WRITTEN INSTRUCTION> Look below for the line containing "and the drill's tip"; from there through the line containing "bpy.data.objects.remove(obj)", both lines included, please set down each line exactly and nothing else.

****************************************

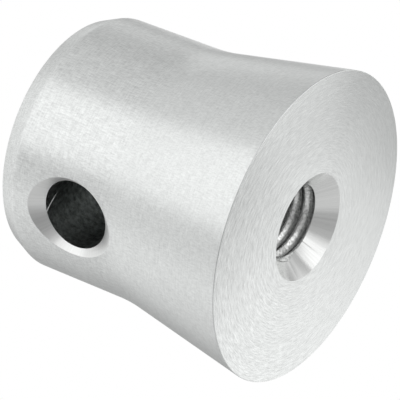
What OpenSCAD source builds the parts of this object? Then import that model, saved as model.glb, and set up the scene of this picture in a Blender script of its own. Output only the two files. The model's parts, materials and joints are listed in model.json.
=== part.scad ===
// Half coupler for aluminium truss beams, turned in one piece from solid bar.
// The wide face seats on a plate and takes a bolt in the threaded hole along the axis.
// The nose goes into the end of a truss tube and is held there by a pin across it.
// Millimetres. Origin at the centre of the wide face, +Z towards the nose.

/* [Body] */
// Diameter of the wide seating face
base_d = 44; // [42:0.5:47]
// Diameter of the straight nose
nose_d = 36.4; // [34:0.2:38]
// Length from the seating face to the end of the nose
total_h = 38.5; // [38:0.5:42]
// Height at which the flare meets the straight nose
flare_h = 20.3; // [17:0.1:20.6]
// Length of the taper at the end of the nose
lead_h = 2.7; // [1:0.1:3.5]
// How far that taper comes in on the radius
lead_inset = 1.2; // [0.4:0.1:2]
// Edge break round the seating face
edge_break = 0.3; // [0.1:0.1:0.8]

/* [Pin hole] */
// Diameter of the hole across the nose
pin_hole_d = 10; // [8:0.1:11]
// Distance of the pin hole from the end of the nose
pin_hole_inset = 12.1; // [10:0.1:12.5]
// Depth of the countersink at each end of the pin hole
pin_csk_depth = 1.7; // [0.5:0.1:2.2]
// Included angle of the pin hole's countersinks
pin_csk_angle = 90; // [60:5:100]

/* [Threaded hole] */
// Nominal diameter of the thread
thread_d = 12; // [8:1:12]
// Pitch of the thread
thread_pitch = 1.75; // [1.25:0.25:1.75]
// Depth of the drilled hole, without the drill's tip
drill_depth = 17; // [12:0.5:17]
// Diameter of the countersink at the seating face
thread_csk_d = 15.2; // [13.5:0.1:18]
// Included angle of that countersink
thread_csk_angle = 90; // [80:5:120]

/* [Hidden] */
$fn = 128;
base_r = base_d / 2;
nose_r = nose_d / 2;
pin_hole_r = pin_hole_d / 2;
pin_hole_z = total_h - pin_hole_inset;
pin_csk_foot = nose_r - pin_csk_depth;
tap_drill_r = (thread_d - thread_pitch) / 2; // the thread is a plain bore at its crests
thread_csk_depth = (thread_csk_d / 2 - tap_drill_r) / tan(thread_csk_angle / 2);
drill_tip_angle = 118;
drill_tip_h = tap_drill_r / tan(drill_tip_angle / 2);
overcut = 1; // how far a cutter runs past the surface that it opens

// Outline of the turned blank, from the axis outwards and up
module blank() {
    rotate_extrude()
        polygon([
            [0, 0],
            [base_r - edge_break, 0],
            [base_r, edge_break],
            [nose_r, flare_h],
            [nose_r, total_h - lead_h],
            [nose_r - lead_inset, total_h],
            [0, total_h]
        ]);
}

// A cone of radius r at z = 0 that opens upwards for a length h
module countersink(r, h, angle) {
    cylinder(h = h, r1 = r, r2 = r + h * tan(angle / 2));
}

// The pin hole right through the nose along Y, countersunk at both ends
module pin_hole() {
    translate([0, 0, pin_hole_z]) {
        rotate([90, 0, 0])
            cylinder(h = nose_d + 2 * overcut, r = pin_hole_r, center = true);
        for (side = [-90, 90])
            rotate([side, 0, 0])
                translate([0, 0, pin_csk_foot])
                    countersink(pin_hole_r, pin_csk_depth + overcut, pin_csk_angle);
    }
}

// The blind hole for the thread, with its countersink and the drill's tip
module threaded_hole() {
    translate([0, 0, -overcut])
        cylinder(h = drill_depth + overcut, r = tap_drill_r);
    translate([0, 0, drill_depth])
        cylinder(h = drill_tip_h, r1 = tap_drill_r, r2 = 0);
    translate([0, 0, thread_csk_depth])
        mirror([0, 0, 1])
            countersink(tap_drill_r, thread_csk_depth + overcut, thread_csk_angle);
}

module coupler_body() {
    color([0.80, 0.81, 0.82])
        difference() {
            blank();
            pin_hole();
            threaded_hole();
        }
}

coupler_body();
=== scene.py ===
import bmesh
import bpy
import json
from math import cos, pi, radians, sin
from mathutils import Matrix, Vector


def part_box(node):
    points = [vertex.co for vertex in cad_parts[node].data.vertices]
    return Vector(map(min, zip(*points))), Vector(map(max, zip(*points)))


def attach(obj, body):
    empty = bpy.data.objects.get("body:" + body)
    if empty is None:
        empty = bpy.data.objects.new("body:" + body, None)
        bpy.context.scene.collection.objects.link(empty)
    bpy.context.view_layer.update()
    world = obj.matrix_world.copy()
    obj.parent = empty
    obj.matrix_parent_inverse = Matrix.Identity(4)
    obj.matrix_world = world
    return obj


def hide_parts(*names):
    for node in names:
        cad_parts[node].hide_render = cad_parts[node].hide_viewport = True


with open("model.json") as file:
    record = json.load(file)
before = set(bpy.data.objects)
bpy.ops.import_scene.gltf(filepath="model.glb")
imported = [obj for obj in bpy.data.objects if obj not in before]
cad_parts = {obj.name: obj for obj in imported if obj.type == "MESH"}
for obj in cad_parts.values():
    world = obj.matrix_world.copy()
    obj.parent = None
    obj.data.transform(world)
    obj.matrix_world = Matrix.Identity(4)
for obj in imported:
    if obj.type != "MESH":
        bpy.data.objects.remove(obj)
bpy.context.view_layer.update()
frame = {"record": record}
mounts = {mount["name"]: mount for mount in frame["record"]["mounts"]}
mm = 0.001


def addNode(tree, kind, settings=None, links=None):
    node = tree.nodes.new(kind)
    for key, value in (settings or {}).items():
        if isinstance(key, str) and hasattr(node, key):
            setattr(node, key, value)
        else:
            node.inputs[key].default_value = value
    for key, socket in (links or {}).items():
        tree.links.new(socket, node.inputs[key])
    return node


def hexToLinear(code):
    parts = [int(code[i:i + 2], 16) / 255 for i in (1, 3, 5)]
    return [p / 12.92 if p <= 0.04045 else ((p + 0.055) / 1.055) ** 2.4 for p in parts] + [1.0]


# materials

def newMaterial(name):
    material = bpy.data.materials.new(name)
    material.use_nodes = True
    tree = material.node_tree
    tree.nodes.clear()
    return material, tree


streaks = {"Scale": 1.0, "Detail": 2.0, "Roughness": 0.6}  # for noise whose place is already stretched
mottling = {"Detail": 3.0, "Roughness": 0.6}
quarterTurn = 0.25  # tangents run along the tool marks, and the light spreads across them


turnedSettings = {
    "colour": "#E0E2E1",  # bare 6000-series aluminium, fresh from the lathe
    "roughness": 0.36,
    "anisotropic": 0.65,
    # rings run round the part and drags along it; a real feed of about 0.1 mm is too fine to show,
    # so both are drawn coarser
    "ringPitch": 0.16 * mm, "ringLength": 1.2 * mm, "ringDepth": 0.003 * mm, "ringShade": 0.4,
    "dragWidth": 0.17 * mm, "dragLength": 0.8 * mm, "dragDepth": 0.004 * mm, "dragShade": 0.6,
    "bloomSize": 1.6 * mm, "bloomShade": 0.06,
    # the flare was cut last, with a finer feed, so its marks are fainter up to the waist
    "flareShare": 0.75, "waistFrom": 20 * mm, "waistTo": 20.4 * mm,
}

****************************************

IN RESPONSE>
// The blind hole for the thread, with its countersink and the drill's tip
module threaded_hole() {
    translate([0, 0, -overcut])
        cylinder(h = drill_depth + overcut, r = tap_drill_r);
    translate([0, 0, drill_depth])
        cylinder(h = drill_tip_h, r1 = tap_drill_r, r2 = 0);
    translate([0, 0, thread_csk_depth])
        mirror([0, 0, 1])
            countersink(tap_drill_r, thread_csk_depth + overcut, thread_csk_angle);
}

module coupler_body() {
    color([0.80, 0.81, 0.82])
        difference() {
            blank();
            pin_hole();
            threaded_hole();
        }
}

coupler_body();
=== scene.py ===
import bmesh
import bpy
import json
from math import cos, pi, radians, sin
from mathutils import Matrix, Vector


def part_box(node):
    points = [vertex.co for vertex in cad_parts[node].data.vertices]
    return Vector(map(min, zip(*points))), Vector(map(max, zip(*points)))


def attach(obj, body):
    empty = bpy.data.objects.get("body:" + body)
    if empty is None:
        empty = bpy.data.objects.new("body:" + body, None)
        bpy.context.scene.collection.objects.link(empty)
    bpy.context.view_layer.update()
    world = obj.matrix_world.copy()
    obj.parent = empty
    obj.matrix_parent_inverse = Matrix.Identity(4)
    obj.matrix_world = world
    return obj


def hide_parts(*names):
    for node in names:
        cad_parts[node].hide_render = cad_parts[node].hide_viewport = True


with open("model.json") as file:
    record = json.load(file)
before = set(bpy.data.objects)
bpy.ops.import_scene.gltf(filepath="model.glb")
imported = [obj for obj in bpy.data.objects if obj not in before]
cad_parts = {obj.name: obj for obj in imported if obj.type == "MESH"}
for obj in cad_parts.values():
    world = obj.matrix_world.copy()
    obj.parent = None
    obj.data.transform(world)
    obj.matrix_world = Matrix.Identity(4)
for obj in imported:
    if obj.type != "MESH":
        bpy.data.objects.remove(obj)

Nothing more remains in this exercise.